Meta acknowledgment and fair use of copyrighted resources
Meta has admitted to using the Books3 collection to train the Llama 1 and Llama 2 large language models. Books3 is a well-known collection containing the plain text of more than 195,000 books, totaling nearly 37 GB. This archive was created by an artificial intelligence researcher in 2020 as a way to provide a better data source for improving machine learning algorithms.

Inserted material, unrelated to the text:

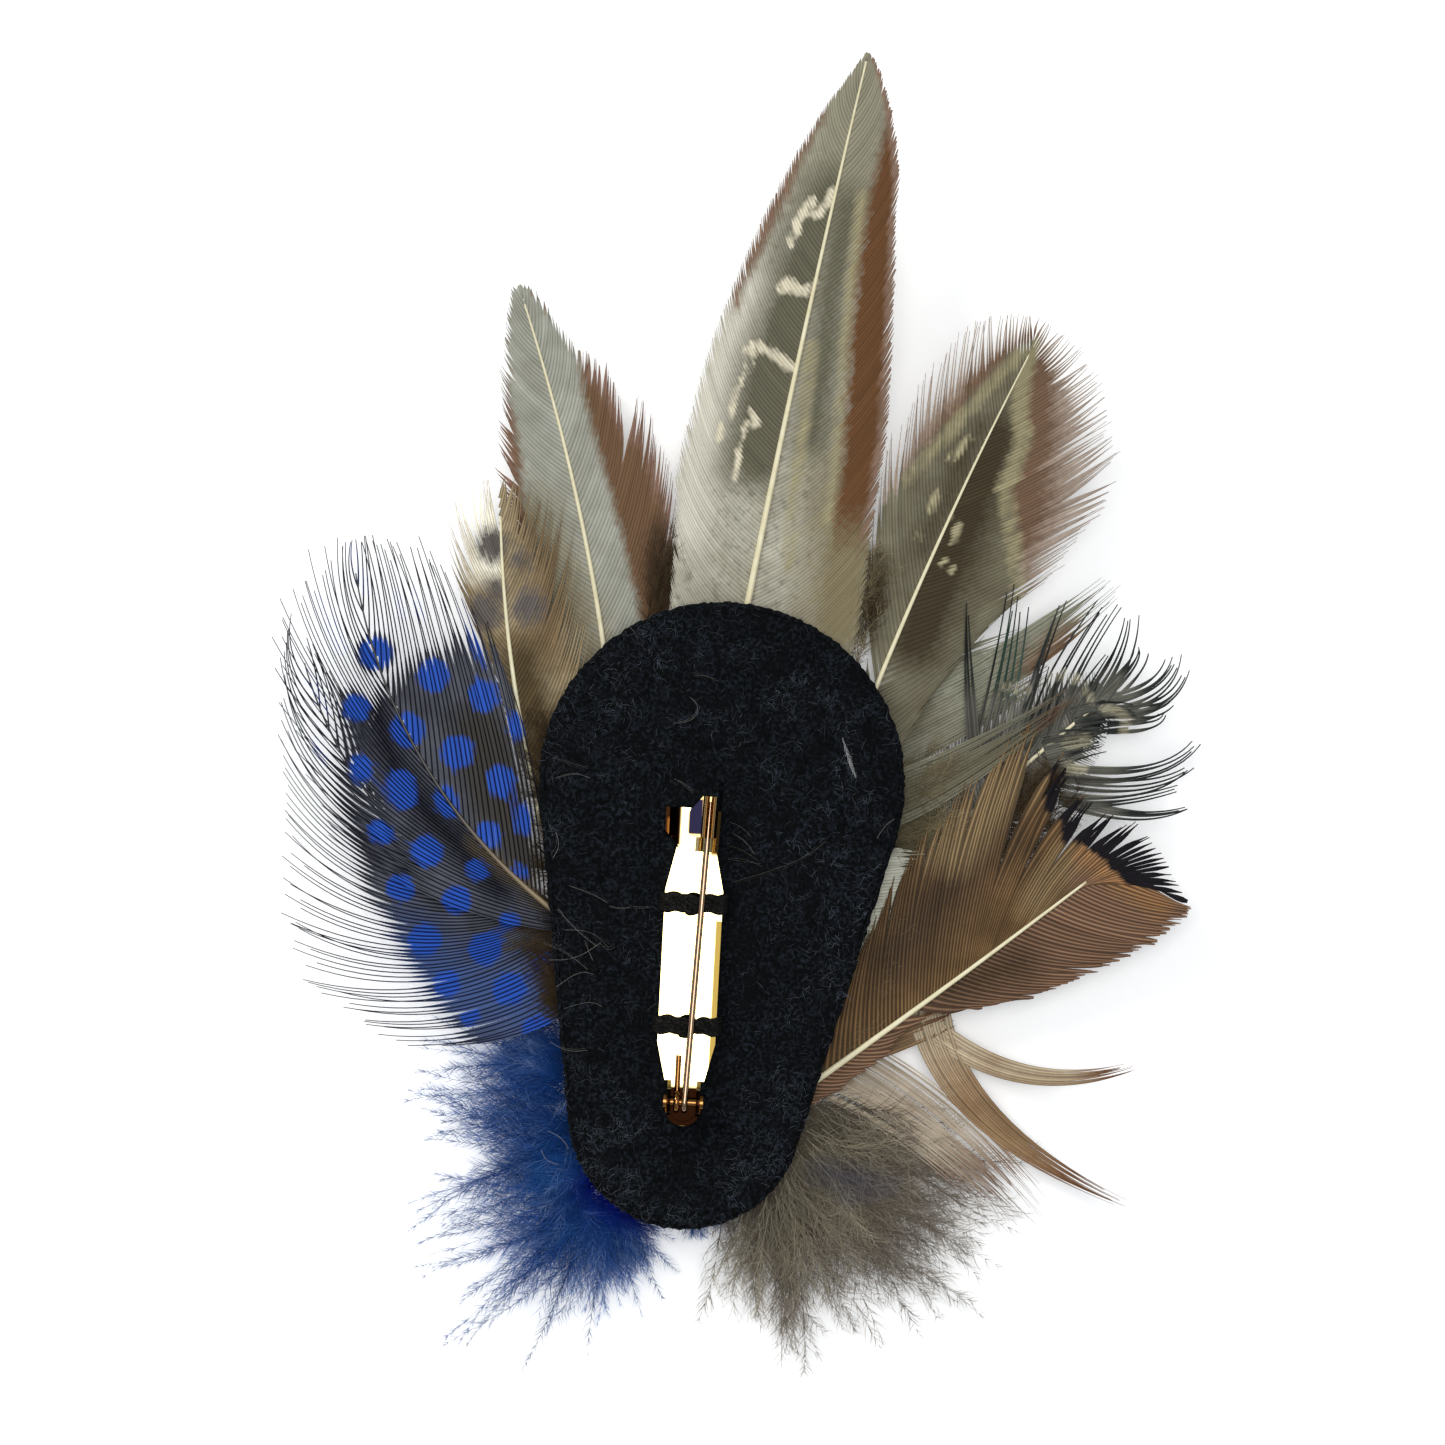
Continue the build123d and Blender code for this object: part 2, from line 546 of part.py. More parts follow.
with BuildPart() as hinge_rivet:
    with BuildSketch(across_plane(0, 0, RIVET_RISE)):
        Circle(RIVET_R)
    extrude(amount=EAR_OUT + SEAT_GAP, both=True)
    for side in (-1, 1):
        with BuildSketch(across_plane(side * (EAR_OUT + SEAT_GAP + RIVET_HEAD_THICK / 2), 0, RIVET_RISE)):
            Circle(RIVET_HEAD_R)
        extrude(amount=RIVET_HEAD_THICK / 2, both=True)
hinge_rivet.part.label = "hinge_rivet"
export_step(hinge_rivet.part, "parts/hinge_rivet.step")


def coil_turn(across):
    """One round turn of the spring wire about the rivet."""
    with BuildSketch(Plane(
        origin=pin_point(across, 0, RIVET_RISE), x_dir=pin_top.x_dir, z_dir=pin_top.y_dir
    )) as wire:
        with Locations((0, COIL_R)):
            Circle(WIRE_R)
    revolve(wire.sketch, axis=Axis(pin_point(across, 0, RIVET_RISE), pin_top.x_dir))


with BuildPart() as spring_leg:
    coil_turn(NEEDLE_ACROSS - COIL_PITCH)
    with BuildSketch(Plane(
        origin=pin_point(NEEDLE_ACROSS - COIL_PITCH, 0, RIVET_RISE - COIL_R),
        x_dir=pin_top.x_dir, z_dir=pin_top.y_dir,
    )):
        Circle(LEG_R)
    extrude(amount=LEG_REACH)
spring_leg.part.label = "spring_leg"
export_step(spring_leg.part, "parts/spring_leg.step")

taper_start = cradle_distance - SEAT_GAP
with BuildPart() as pin_needle:
    coil_turn(NEEDLE_ACROSS)
    for start, end, start_r, end_r in (
        (0, NECK_LENGTH, NECK_R, WIRE_R),
        (taper_start, taper_start + TAPER_LENGTH, WIRE_R, NEEDLE_TIP_R),
    ):
        with BuildSketch(needle_plane(start)):
            Circle(start_r)
        with BuildSketch(needle_plane(end)):
            Circle(end_r)
        loft()
    with BuildSketch(needle_plane(NECK_LENGTH)):
        Circle(WIRE_R)
    extrude(amount=taper_start - NECK_LENGTH)
pin_needle.part.label = "pin_needle"
export_step(pin_needle.part, "parts/pin_needle.step")

with BuildPart() as catch_barrel:
    with BuildSketch(needle_plane(barrel_distance)):
        Circle(BARREL_R)
        with Locations((TAB_REACH / 2, 0)):
            Rectangle(TAB_REACH, TAB_THICK)
        Circle(BARREL_R - BARREL_WALL, mode=Mode.SUBTRACT)
        with Locations((0, BARREL_R / 2)):
            Rectangle(BARREL_SLOT, BARREL_R + BARREL_WALL, mode=Mode.SUBTRACT)
    extrude(amount=BARREL_LENGTH)
    # the finger tab's far corner is cut on a slant and its near corner is rounded off
    mouth = needle_plane(barrel_distance)
    with BuildSketch(Plane(origin=mouth.origin, x_dir=mouth.x_dir, z_dir=mouth.y_dir)):
        with BuildLine():
            Polyline(
                (BARREL_R, -BARREL_LENGTH), (TAB_REACH, TAB_SLANT - BARREL_LENGTH),
                (TAB_REACH + TAB_CORNER, TAB_SLANT - BARREL_LENGTH), (TAB_REACH + TAB_CORNER, -BARREL_LENGTH),
                close=True,
            )
        make_face()
        with BuildLine():
            Polyline(
                (TAB_REACH - TAB_CORNER, 0), (TAB_REACH + TAB_CORNER, 0),
                (TAB_REACH + TAB_CORNER, -TAB_CORNER), (TAB_REACH, -TAB_CORNER), close=True,
            )
        make_face()
    extrude(amount=TAB_THICK, both=True, mode=Mode.SUBTRACT)
catch_barrel.part.label = "catch_barrel"
export_step(catch_barrel.part, "parts/catch_barrel.step")

print("rivet", [round(v, 4) for v in pin_point(0, 0, RIVET_RISE)], "axis", tuple(pin_top.x_dir))
print("barrel", [round(v, 4) for v in barrel_mouth + needle_way * BARREL_LENGTH / 2], tuple(needle_way))
print("needle wall", NECK_LENGTH, taper_start, [round(v, 4) for v in needle_root])
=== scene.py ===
import math

import bpy
import numpy as np
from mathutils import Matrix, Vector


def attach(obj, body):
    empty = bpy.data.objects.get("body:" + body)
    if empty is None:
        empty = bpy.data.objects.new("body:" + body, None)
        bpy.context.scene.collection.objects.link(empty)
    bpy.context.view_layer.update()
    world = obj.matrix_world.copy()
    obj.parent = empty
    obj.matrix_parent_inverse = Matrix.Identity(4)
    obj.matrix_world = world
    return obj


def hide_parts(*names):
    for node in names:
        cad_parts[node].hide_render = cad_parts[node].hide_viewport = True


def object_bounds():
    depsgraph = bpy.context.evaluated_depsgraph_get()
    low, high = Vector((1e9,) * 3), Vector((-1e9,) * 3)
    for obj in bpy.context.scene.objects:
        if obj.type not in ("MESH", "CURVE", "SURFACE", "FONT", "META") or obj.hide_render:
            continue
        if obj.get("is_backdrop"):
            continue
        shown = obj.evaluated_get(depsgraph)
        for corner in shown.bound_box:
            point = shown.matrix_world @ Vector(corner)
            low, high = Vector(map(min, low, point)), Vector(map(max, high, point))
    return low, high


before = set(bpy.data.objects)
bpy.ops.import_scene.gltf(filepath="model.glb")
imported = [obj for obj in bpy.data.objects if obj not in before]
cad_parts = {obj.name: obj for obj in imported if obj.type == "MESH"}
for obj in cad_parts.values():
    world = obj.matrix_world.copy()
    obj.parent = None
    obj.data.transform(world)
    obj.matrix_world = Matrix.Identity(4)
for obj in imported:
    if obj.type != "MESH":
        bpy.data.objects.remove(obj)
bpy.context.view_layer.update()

# The studio: a plain white table under the plume, one wide soft light overhead that the polished
# pin mirrors, a softer one from the upper left, and a camera that looks straight down.
MM = 0.001
VIEW_WIDTH = 153.7 * MM
VIEW_MIDDLE = (-1.54 * MM, 0.64 * MM)
SHARP_HEIGHT = 8 * MM
LENS, SENSOR = 135.0, 36.0

scene = bpy.context.scene
scene.view_settings.view_transform = "Standard"
scene.view_settings.look = "None"

camera_data = bpy.data.cameras.new("camera")
camera_data.lens = LENS
camera_data.sensor_width = SENSOR
camera_data.clip_start = 0.01
camera = bpy.data.objects.new("camera", camera_data)
camera.location = (*VIEW_MIDDLE, SHARP_HEIGHT + VIEW_WIDTH / SENSOR * LENS)
scene.collection.objects.link(camera)
scene.camera = camera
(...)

Meta has now acknowledged that it uses parts of the Books3 dataset; Meta's argument is that using copyrighted works to train AI models does not require consent or compensation to the authors. The company denies the plaintiffs' claims of copyright infringement, saying that any use of copyrighted works on Books3 should be considered “fair use.” This means that companies can use their resources for training artificial intelligence without permission from the owner.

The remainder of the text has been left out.